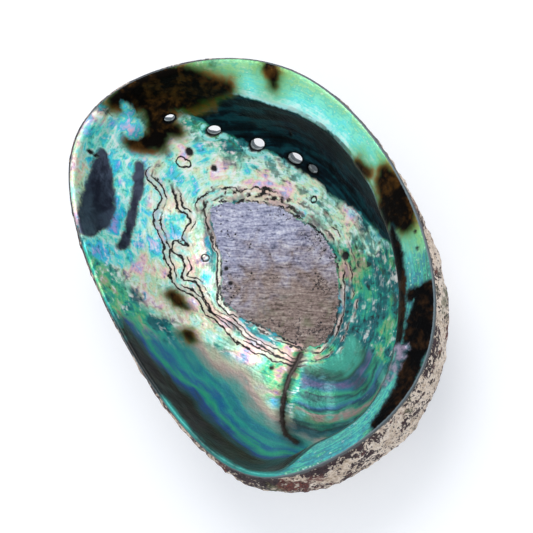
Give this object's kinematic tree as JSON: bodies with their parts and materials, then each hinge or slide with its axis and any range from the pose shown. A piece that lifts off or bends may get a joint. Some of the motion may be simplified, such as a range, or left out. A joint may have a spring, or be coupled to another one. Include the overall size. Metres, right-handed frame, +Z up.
{
  "type": "abalone shell",
  "caption": "Low oval abalone shell with an open bowl, a broad inner shelf, a row of breathing holes, iridescent mother-of-pearl inside and a rough coralline crust outside.",
  "frame": {"origin": "middle of the small worn flat under the shell, which it rests on, hollow side up", "axes": "+Z up out of the hollow; +X along the length to the front end, away from the spire; -Y towards the row of breathing holes and the shelf; +Y towards the thin outer lip"},
  "size_m": [0.142, 0.1003, 0.038],
  "materials": {
    "shell": "gloss"
  },
  "bodies": {
    "root": {"shell": "shell"}
  },
  "joints": []
}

-=-=-=-=-

- [WORK TO DO]: Write each line above out exactly.

- [WRITTEN REPLY]:
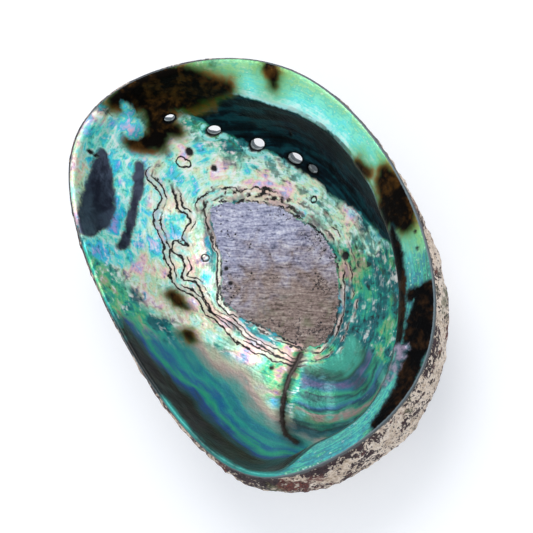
Give this object's kinematic tree as JSON: bodies with their parts and materials, then each hinge or slide with its axis and any range from the pose shown. A piece that lifts off or bends may get a joint. Some of the motion may be simplified, such as a range, or left out. A joint may have a spring, or be coupled to another one. Include the overall size. Metres, right-handed frame, +Z up.
{
  "type": "abalone shell",
  "caption": "Low oval abalone shell with an open bowl, a broad inner shelf, a row of breathing holes, iridescent mother-of-pearl inside and a rough coralline crust outside.",
  "frame": {"origin": "middle of the small worn flat under the shell, which it rests on, hollow side up", "axes": "+Z up out of the hollow; +X along the length to the front end, away from the spire; -Y towards the row of breathing holes and the shelf; +Y towards the thin outer lip"},
  "size_m": [0.142, 0.1003, 0.038],
  "materials": {
    "shell": "gloss"
  },
  "bodies": {
    "root": {"shell": "shell"}
  },
  "joints": []
}